You are viewing a plain text version of this content. The canonical link for it is here.
Posted to user@flume.apache.org by Santiago Mola <sm...@stratio.com> on 2014/09/23 15:14:00 UTC

What Source/Sink would you want next?

Hi all,

I'm developer at Stratio, where I'm part of the development of Stratio
Ingestion. [1] Stratio Ingestion is a distribution of Apache Flume "on
steroids" with many extra sources, sinks, morphlines, etc. We would like to
start contributing back to Apache Flume as much as we can. So we would like
to know what's the community interest on each plugin so we can prioritize
our efforts when contributing code to Apache Flume.

You can check all components at our GitHub page [1], but here's a summary:

Sinks:

- Cassandra (driver 2.0.2) supporting custom or automatic mapping
- MongoDB (driver 2.12) supporting custom or automatic mapping
- JDBC supporting custom queries or automatic mapping
- Kafka (0.8), now obsolete with Flume 1.6.0
- Stratio Streaming

Sources:

- Flume Statistics (consumes Flume agent statistics exposed through its
monitoring REST API).
- Redis PubSub
- REST Client
- SNMP Traps (v1, v2c and v3)

Deserializers:

- XML XPath deserializer


Please, let me know if any of these components is useful to you. I'd love
to hear further information about use cases and specific needs.

Thank you.

Best,
-- 

Santiago M. Mola


<http://www.stratio.com/>
Avenida de Europa, 26. Ática 5. 3ª Planta
28224 Pozuelo de Alarcón, Madrid
Tel: +34 91 352 59 42 // *@stratiobd <https://twitter.com/StratioBD>*

Re: What Source/Sink would you want next?

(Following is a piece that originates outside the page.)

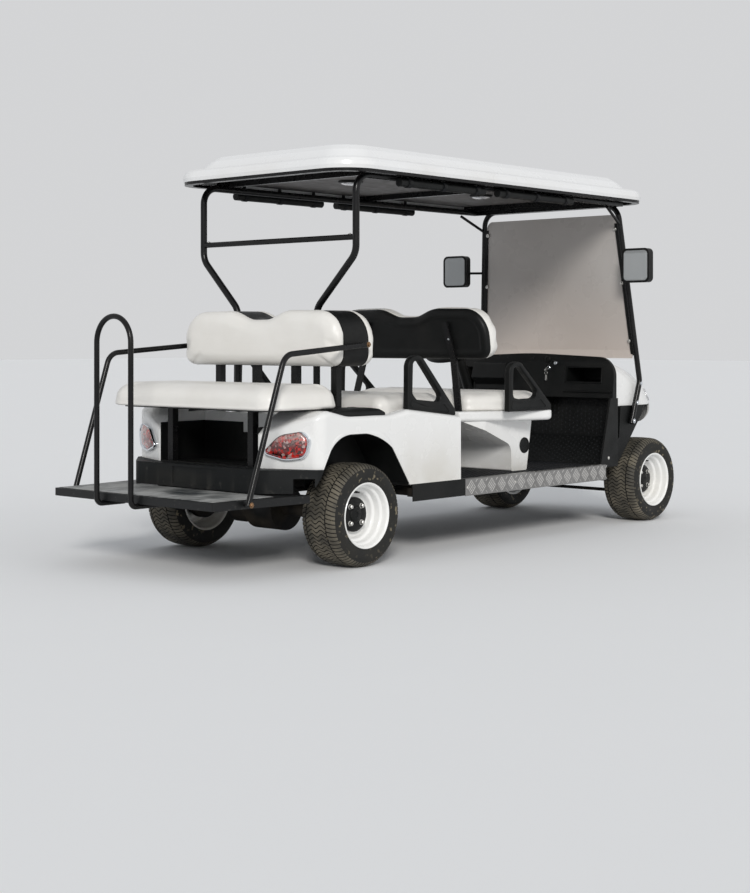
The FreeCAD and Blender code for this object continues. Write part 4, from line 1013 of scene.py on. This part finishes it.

Posted by Hari Shreedharan <hs...@cloudera.com>.
Strong +1. If there are new features or fixes you want to contribute - please do, I am trying to make sure I spend some time reviewing and committing. If you don’t get a review in a few days, please ping on the jira - I will look at it!


Thanks,
Hari

On Fri, Sep 26, 2014 at 11:07 AM, Arvind Prabhakar <ar...@apache.org>
wrote:

> (cross-posting this to dev@)
> While I do not speak for the availability of other committers of the
> project, I would like to spend sometime with the contributors to help
> identify what are the most important needs of the project, and see how best
> we can get those committed into the codebase.
> Santiago (and others who would like to contribute) - please go ahead and
> create the necessary Jiras if they do not exist already, and invite the
> community to vote on those. That way we can prioritize the review and
> commit for functionality that is aligned with community requirements.
> Regards,
> Arvind Prabhakar
> On Fri, Sep 26, 2014 at 5:13 AM, jean garutti <la...@yahoo.fr> wrote:
>> hi
>> This seems to be great.
>> I'll wait to have the 'production ready' flag for ELS mapping patch.
>> I think more effort should be done to have this sink more configurable
>> like what we can do with logstash.
>>
>> anyway it's nice to share your development to the community
>> i'd love to have the mongodb sink packaged in the official flume release.
>>
>> jean
>>
>>
>>   Le Jeudi 25 septembre 2014 9h48, Santiago Mola <sm...@stratio.com> a
>> écrit :
>>
>>
>> Hi Jean,
>>
>> 2014-09-24 22:44 GMT+02:00 Jean <la...@yahoo.fr>:
>>
>> A solid mongodb source would be Nice.
>>
>>
>> Definitely!
>>
>>
>> I wish the same for elasticsearch sink where we could specify the mapping
>> for the headers instead of sending everything as a string
>>
>>
>> We have a serializer that creates mappings for ElasticSearch [1]. It is
>> not ready for production [2] but it is one of our priorities.
>>
>> [1]
>> https://github.com/Stratio/stratio-ingestion/tree/develop/stratio-serializers/stratio-elasticsearch-serializer
>> [2] https://github.com/Stratio/stratio-ingestion/issues/21
>>
>> Thanks for your feedback,
>>
>> --
>>
>> Santiago M. Mola
>>
>>
>> <http://www.stratio.com/>
>> Avenida de Europa, 26. Ática 5. 3ª Planta
>> 28224 Pozuelo de Alarcón, Madrid
>> Tel: +34 91 352 59 42 // *@stratiobd <https://twitter.com/StratioBD>*
>>
>>
>>

Re: What Source/Sink would you want next?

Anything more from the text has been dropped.